With the recent release of the Fujitsu Primergy SX650 storage blade, now seemed as a good time as any to review the company’s blade offerings and blade strategy as a whole.
First, the SX650 itself. This storage blade provides disk storage to Fujitsu Primergy BX620 S4 server blades. It offers full hardware RAID control (RAID 0, 1, 5, 6) and up to 730GB of dedicated disk storage when up to five 2.5″ SAS/SATA disks are deployed. The blade provides high-performance bandwidth via dual 3Gbit SAS connections. The box itself is 1U wide and roughly 6U in height to fit into the 7U of the Fujitsu BX600 chassis.
According to Richard McCormack, senior vice president of marketing at Fujitsu Computer Systems (Sunnyvale, Calif.), the SX650 can be used only in that specific chassis. Further, it is is currently attachable only to the Xeon-based Primergy BX620 S4 blade. The Primergy SX650 storage blade is currently available.
“The Primergy SX650 storage blade makes it possible to increase blade server storage capacities incrementally without the complexity and costs of SAN-based connectivity,” he said. “The BX650 storage blade is directly attached to a given blade and is therefore not shareable. It offers one less disk than competitive offerings.”
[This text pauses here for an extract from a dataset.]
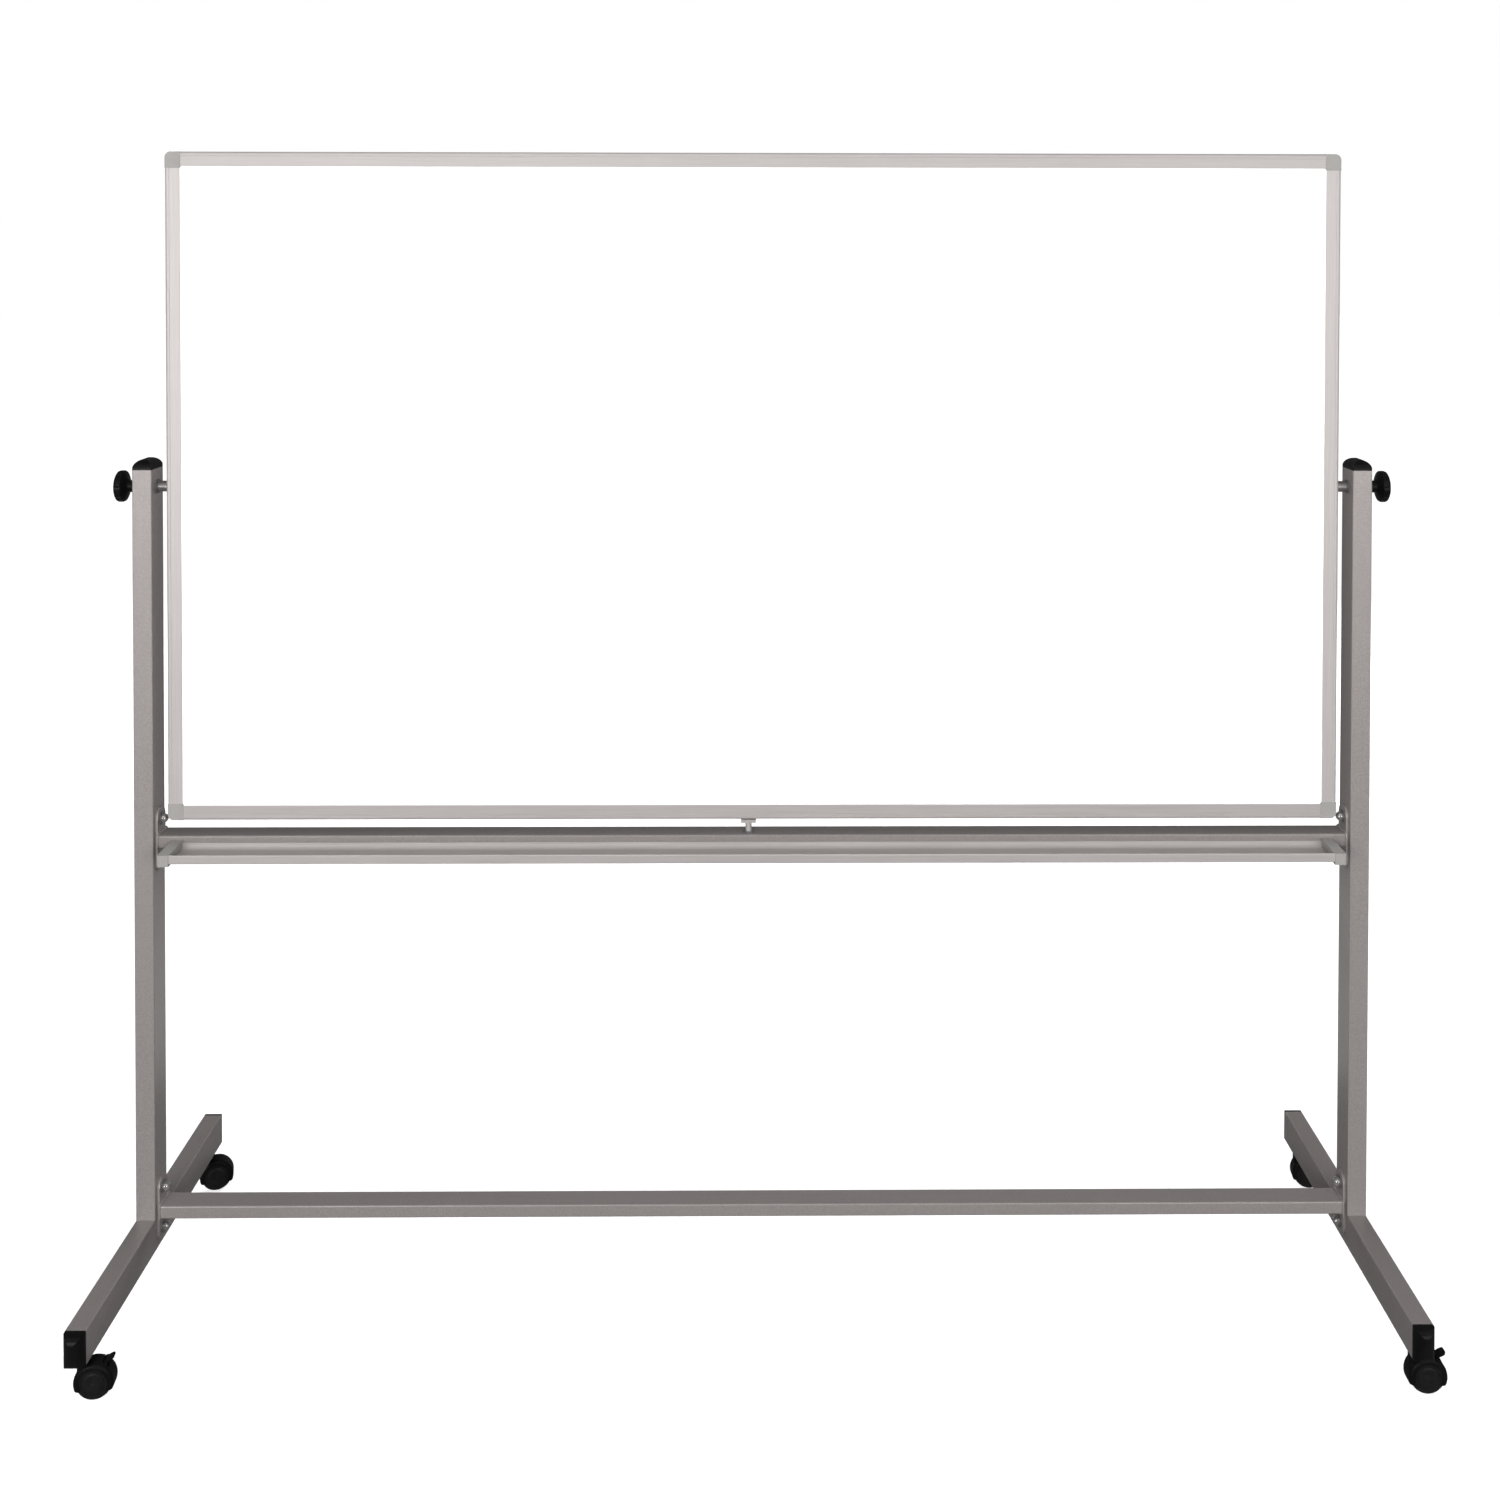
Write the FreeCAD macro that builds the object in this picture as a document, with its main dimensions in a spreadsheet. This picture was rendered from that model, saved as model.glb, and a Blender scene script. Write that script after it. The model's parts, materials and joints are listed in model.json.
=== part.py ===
"""Rolling reversible whiteboard: a double-sided board on two pivots in a mobile H-stand.

Frame: millimetres, +Z up, +X to the right of a person who faces the writing side, +Y away from
that person. The origin is on the floor, midway between the posts and on their centre plane.
"""
import FreeCAD, Part
import math
import os
import Sketcher
from FreeCAD import Placement, Rotation, Vector

doc = FreeCAD.newDocument("rolling_whiteboard")

SIZES = [
    # stand tubes
    ("post_inner", 933, "centre plane to the inner face of a post"),
    ("tube_wide", 30, "post and leg tube, across X"),
    ("tube_deep", 50, "post and leg tube, the other way"),
    ("tube_wall", 1.5, "wall of every steel tube"),
    ("tube_round", 1.6, "outer corner radius of post and leg tubes"),
    ("leg_length", 570, "leg tube, front to back"),
    ("leg_under", 63, "floor to the underside of a leg"),
    ("post_top", 1286, "floor to the top of a post tube"),
    ("running_gap", 0.3, "gap between faces that turn past each other"),
    # caps
    ("cap_rise", 16, "height of a cap's vault"),
    ("cap_shoulder", 15, "length of the curve at each short end of a cap's vault"),
    ("cap_plug", 18, "how far a cap reaches into its tube"),
    # crossbars
    ("bar_deep", 40, "crossbar tube, across Y"),
    ("bar_tall", 20, "crossbar tube, across Z"),
    ("bar_round", 2.5, "outer corner radius of a crossbar"),
    ("lower_bar_top", 132, "floor to the top of the lower crossbar"),
    ("upper_bar_top", 715, "floor to the top of the upper crossbar"),
    ("flange_tall", 100, "end plate of a crossbar, across Z"),
    ("flange_wide", 34, "end plate of a crossbar, across Y"),
    ("flange_thick", 4, "end plate of a crossbar, along X"),
    ("bolt_pitch", 62.5, "between the two bolts of an end plate"),
    ("bolt_shank", 4, "radius of an M8 thread"),
    ("bolt_head", 7, "radius of a bolt's domed head"),
    ("bolt_head_tall", 9, "height of a bolt's domed head"),
    ("bolt_grip", 19, "bolt length under its head"),
    ("washer_radius", 10, "washer under a bolt's head"),
    ("washer_thick", 1.6, "washer under a bolt's head"),
    ("insert_radius", 5.5, "threaded insert in a tube wall"),
    ("insert_length", 14, "threaded insert in a tube wall"),
    # board
    ("board_wide", 1830, "outer width of the board's frame"),
    ("board_tall", 1043, "outer height of the board's frame"),
    ("board_thick", 24, "depth of the board's frame"),
    ("pivot_height", 1258, "floor to the board's pivot line"),
    ("rail_face", 22.5, "visible width of a rail"),
    ("rail_bead", 6.6, "width of the raised bead along a rail's outer edge"),
    ("rail_step", 0.7, "how far the bead stands above the rail's face"),
    ("rail_round", 3.5, "radius of the rail's outer edges"),
    ("rail_wall", 1.6, "wall of the rail extrusion"),
    ("panel_inset", 10, "outer edge of a rail to the bottom of its panel slot"),
    ("panel_thick", 19, "core and both sheets together"),
    ("sheet_thick", 0.5, "one painted steel writing sheet"),
    ("corner_wide", 24, "corner piece along X"),
    ("corner_tall", 25.5, "corner piece along Z"),
    ("corner_round", 9.5, "outer radius of a corner piece"),
    ("tongue", 28, "how far a corner's tongue reaches into a rail"),
    ("fit_gap", 0.1, "slack of a part that slides into another"),
    # pivots and knobs
    ("stud_radius", 4, "threaded stud of a clamping knob"),
    ("spacer_radius", 8.5, "spacer between a post and the board"),
    ("bushing_flange", 11, "radius of a pivot bushing's flange"),
    ("bushing_radius", 6, "radius of a pivot bushing's sleeve"),
    ("bushing_thick", 2.5, "thickness of a pivot bushing's flange"),
    ("knob_radius", 24.5, "outer radius of a clamping knob"),
    ("knob_boss", 9.5, "radius of a clamping knob's boss"),
    ("knob_tall", 30.2, "post to the outer face of a clamping knob"),
    ("knob_rim", 9.7, "height of a clamping knob's rim"),
    ("knob_lobe", 1.2, "depth of the hollows round a knob's rim"),
    # tray
    ("tray_half", 889, "centre plane to the end of the tray extrusion"),
    ("tray_front", 82, "centre plane to the front of the tray"),
    ("tray_sheet", 1.6, "wall of the tray extrusion"),
    ("tray_lip", 13.5, "height of the tray's front lip"),
    ("lip_thick", 3, "thickness of the tray's front lip"),
    ("tray_back", 9.5, "height of the tray's back wall above its floor"),
    ("end_cap_long", 17, "tray end cap, along X"),
    ("end_cap_front", 14, "height of a tray end cap at its front"),
    ("end_cap_back", 15, "height of a tray end cap against the crossbar"),
    ("end_cap_below", 3.5, "how far a tray end cap hangs below the tray"),
    ("end_cap_proud", 1.2, "how far a tray end cap stands in front of the lip"),
    # latch
    ("latch_side", 8.7, "latch axis, this far left of the centre plane"),
    ("latch_front", 7, "latch axis, this far in front of the centre plane"),
    ("latch_stem", 5, "radius of the latch's stem"),
    ("latch_head_wide", 23.5, "flat head of the latch, across X"),
    ("latch_head_deep", 10, "flat head of the latch, across Y"),
    ("latch_head_thick", 5, "flat head of the latch, across Z"),
    ("latch_gap", 0.7, "board to the latch's head"),
    # casters
    ("stem_inset", 28.5, "end of a leg tube to a caster's swivel axis"),
    ("caster_trail", 15.5, "swivel axis to the axle"),
    ("wheel_radius", 25, "caster wheel"),
    ("web_half", 3, "half thickness of a housing's middle web"),
    ("hood_radius", 27.8, "outer radius of a housing's hood"),
    ("hood_half", 14.5, "half width of a housing's hood"),
    ("hood_wall", 1.4, "wall of a housing's hood"),
    ("hood_round", 5.5, "radius of the hood's shoulders"),
    ("axle_radius", 3, "caster axle"),
    ("caster_stem", 5, "radius of a caster's stem"),
    ("caster_neck", 9.5, "radius of a housing's neck"),
    ("skirt_end", 10, "axle down to the end of the hood's skirt"),
    ("socket_radius", 7, "caster socket's body"),
    ("socket_length", 32, "how far a caster socket reaches into its leg"),
    ("socket_flange", 10, "radius of a caster socket's flange"),
    ("socket_thick", 2, "thickness of a caster socket's flange"),
]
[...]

In total, this new release means Fujitsu now offers four blades, three server blades and the new storage blade. The server blades are:
- Dual-socket, quad-core Xeon BX620 S4, along with its dual-core predecessor, which is currently still orderable
- Dual-socket, quad-core Opteron BX630S2
- Quad-socket, quad-core Opteron BX630S2, which occupies two blade slots. This yields a 16-core blade server with 128GB of memory.
McCormack seeks to differentiate the Primergy BX600 family of blade servers by emphasizing its power and cooling strengths.
“Our internal studies, which are backed-up by customer studies, show differences of up to 34 percent, relative to competitive offerings,” he said, adding:
We believe that standardizing on the 1U thickness provides a means to exploit the well-established 1U technologies, and that blade density should not be determined by chassis density metrics (i.e., competitors offer higher chassis density) but is instead determined by rack density. If our Primergy BX600 blades consume 30 percent less power and generate a commensurate reduction in heat, then customers can ultimately add more sockets/cores to a given rack or power density envelope.”
Overall, the company’s strategy appears to be working. Growth rates among its blade segment are outpacing Fujitsu rack and tower servers by a considerable margin, according to McCormack. Whether than will be enough to propel Fujitsu northward from its fifth position in the server standings remains to be seen. At the very least, however, it will probably serve to consolidate that position.
McCormack sees blades playing a very big role moving forward.
“Blades are going to become the dominant form factor in scale-out computing,” he said. “Power/cooling on a per-core basis is superior to any solution except a purpose-built Google rack, and with the integrated management/deployment functions available in blade architectures, the next step in virtualization (i.e., application virtualization that organizes multiple physical servers into a common service pool) is much easier to take.”
In the future, he anticipates more diversity in blade architectures, blades optimized for VM hosting with big memory configurations, for example. The big advantage of traditional rack servers over blades has been the amount of internal disk storage. With the debut of storage blades such as the SX650, as well as similar offerings from other OEMs, that advantage has been largely eliminated.